Replace all the tobacco farms with pot and hemp farms and you will see a large decrease in the required pesticide and fertilizer use, both are harmful to the environment in use and in their production. Replace most farms growing crops for bio-fuels with hemp and you might actually see a net energy gain from the process, without any subsidies being required.
(Score: 0) by Anonymous Coward on Saturday August 02 2014, @06:52AM
Climate change is an immature science. And an immature science is immature.
(Score: 5, Insightful) by bradley13 on Saturday August 02 2014, @08:40AM
I actually downloaded the paper and had a look. This is, sadly, typical of what passes for climate science. As near as I can tell from a quick look, the entire results of the paper are summed up in this sentence from the abstract:
Transient 20 year simulations indicate BB may cause...
"Simulations indicate", "may cause". The paper makes no effort to verify the results of the simulations against anything. All it does is create various simulations, run them, and use the results to attribute some portion of global warming and global mortalities to biomass burning. None of the results seem to provide any sort of verifiable predictions that would prove or disprove the correctness of the models.
Ok, let's try another angle. The lead author is an engineer, maybe the modeling techniques themselves are innovative contributions to the field of modeling? Let's look at the descriptions of the models:
In the first (Sim1), all processes were accounted for. In the second (Sim2), all processes except absorption..."
That's the kind of information we have on the "1D" modeling techniques. For the "3D" models, we know a few of the parameters (example: "14 size bins ranging from 2nm to 50um"), but the models themselves are not described, and their direct results are not verified against reality.
So...exactly what results does this paper contribute to scientific knowledge?
Everyone is somebody else's weirdo.
(Score: 1, Troll) by Hairyfeet on Sunday August 03 2014, @01:00AM
I may get hate for saying this but this is why ALL so called "science" on BOTH sides of the AGW debate needs to be taken with a mountain of salt! On the one side you have the big oil and coal with THEIR billions of dollars at stake and on the other you have Rev Al Gore (who is in bed with Goldman Sachs who have a really nice scam set up for cap and trade [nakedcapitalism.com]) which will make rev Al and GS several billion dollars in government mandated taxes through carbon credits so BOTH sides have every reason to use bogus figures, dodgy science, and outright bullshit to get their agenda passed...after all if YOU were gonna get billions if AGW legislation landed on side A of the fence wouldn't YOU do everything possible to get it to land on A?

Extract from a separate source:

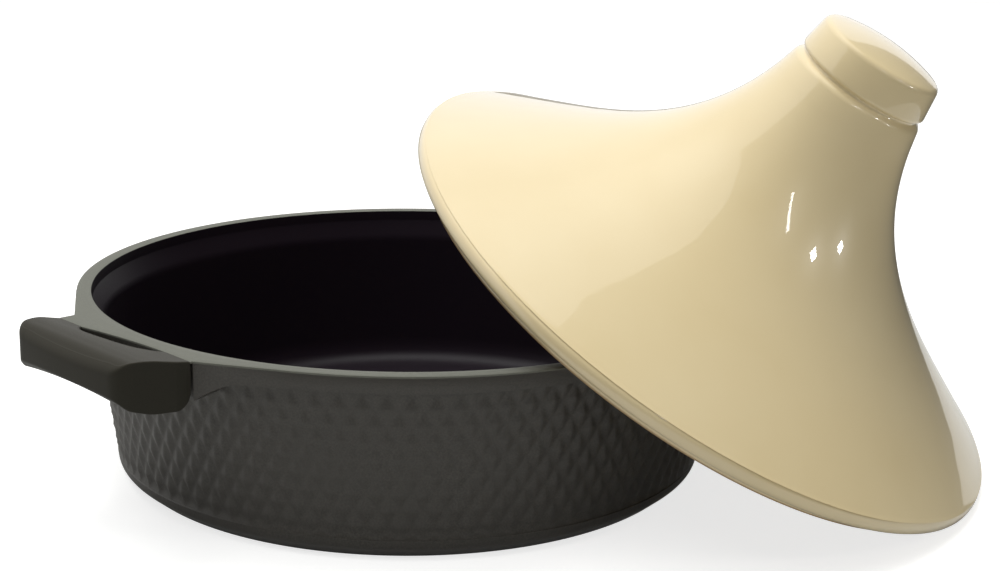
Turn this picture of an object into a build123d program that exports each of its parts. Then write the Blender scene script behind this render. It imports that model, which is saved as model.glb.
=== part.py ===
from build123d import *

import os
from math import cos, hypot, pi, radians, sin, tan

# Tagine: a cast aluminium pot with a diamond-faceted wall and two screwed-on grips, and a
# glazed stoneware lid that stands on the table and leans on the pot's rim.
# Millimetres, +Z up. The origin is the centre of the pot's base, the grips lie along X,
# and the lid leans on the pot from the -Y, +X side.

# Pot: the wall is a cone through the ridges of its facets, the rim a flat machined ring.
POT_HEIGHT = 81.0
RIM_RADIUS = 145.0
RIM_WIDTH = 6.3
RIM_EDGE = 0.8
WALL_TAPER = 8.15
WALL_THICKNESS = 4.3
FLOOR_THICKNESS = 5.5
FLOOR_CORNER = 14.0
BASE_INSET = 6.0
BASE_BEVEL_HEIGHT = 5.5
BASE_BEVEL_ROUND = 3.0
SEAT_DEPTH = 4.6
SEAT_SLOPE = 30.0

# Flare under the rim: smooth, and proud of the ridges by a step.
FLARE_HEIGHT = 8.0
FLARE_OUT = 5.9
FLARE_STEP = 0.4

# Diamond facets: low pyramids in rows, each row half a pitch along from the next. The last
# row ends inside the rim.
FACET_COUNT = 92
FACET_ROWS = 9
FACET_START = 8.15
FACET_COVER = 2.35
FACET_RELIEF = 0.9
FACET_PHASE = 0.9
FOOT_BAND_TOP = 9.2

# Cast bosses that carry the grips: two ears each, joined by a lip along the finger gap,
# with a block under each ear, and flared flanks that run into the rim.
EAR_LENGTH = 7.0
EAR_INNER = 25.0
EAR_OUTER = 42.6
LIP_LENGTH = 3.0
LIP_THICKNESS = 3.5
BLOCK_LENGTH = 12.0
BLOCK_DEPTH = 11.0
BOSS_DRAFT = 5.0
LOBE_WALL = 2.6
FLANK_INSET = 0.5
FLANK_ANGLE = 32.0
FLANK_LENGTH = 60.0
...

I have to say that at least we did learn something from Climategate and the attempts to silence debate by using politically charged doublespeak like "deniers" and "truthers" and that is that scientists at the end of the day are gonna care more about that grant money and where their next check is gonna come from (just like everybody else on the planet, shock!) than they are gonna care about making bogus science. For years we had this image of science left over from the 1950s, of scientists in lab coats that "only care about finding the truth!" and to hell with the consequences....look I'm not saying all scientists are hacks, I'm saying they are human and like every human whose last name isn't Gates or Buffet they have to worry about pissing off the guys writing the checks as do we all.
So what we need to be doing is pointing out when they throw up articles like TFA based on "Simulations indicate", "may cause" dodgy science. because if its one thing we should all know by now its that these long term climate models are just not really useful for anything other than "what if" games and that all it takes is tweaking a single itty bitty variable in one of these to get wildly different results. If you wanna believe in one side or the other in the AGW debate? Fine just make sure you are basing your belief on a solid foundation and not junk science.
ACs are never seen so don't bother. Always ready to show SJWs for the racists they are.
(Score: 1) by Horse With Stripes on Saturday August 02 2014, @11:43AM
Aren't people using fireplaces, burning leaves, trash, etc also part of this "5 to 10 percent"?
(Score: 0) by Anonymous Coward on Saturday August 02 2014, @12:26PM
This whole talk of the "5 to 10 percent" is a shameful misdirection aimed with minimizing the media's coverage of the 1%. In 21st century America, the 1% is not simply hoarding most of the nation's capital and assets [epi.org], it also uses most of the country's natural resources. In other words, through their factories, importation of foreign goods and H1B workers [justice.gov], the "top" 1% is responsible for most of the pollution north to Mexico [epa.gov]. Ask yourself, how many young urban professionals have fireplaces? How much trash do the underprivileged classes create? How many leaves does the country's most oppressed socio-economic group, the American woman, burn?
Keep in mind that all mention of the 5% as somehow exploiting the average American is simply part of a widespread campaign to vilify one of black America's most important socially aware groups [ucs.mun.ca]. It is not surprising that much of the mainstream "media" has tried to label them as "muslim", painting them with the same brush as so-called "terrorists".
(Score: 0) by Anonymous Coward on Sunday August 03 2014, @02:00AM
I'm sorry to have to be the one to explain this to you, but not every use of the word "percent" is either a reference to or distraction from the socio-economic repression of "The 99%" by "The 1%." The word "percent," whether prefixed by "one," "ninety-nine," "five," "three," or any other number, does not necessary reference or obfuscate references to any group to whom such a designation has been applied, much in the same way that simple numbers like "eighty-eight" do not always reference Nazism. Sometimes numbers are just numbers, and percentages just percentages. Allowing the transient politics of the moment to dominate mathematical discourse is exactly the kind of thing that leads to the violent (and perhaps even justified) oppression of liberal arts majors by roving gangs of STEM fascists. In summation, I hereby co-opt your social justice movement and oppress your people in the name of 3.141592654 percent. Go check your privilege, because I just de-escalated it.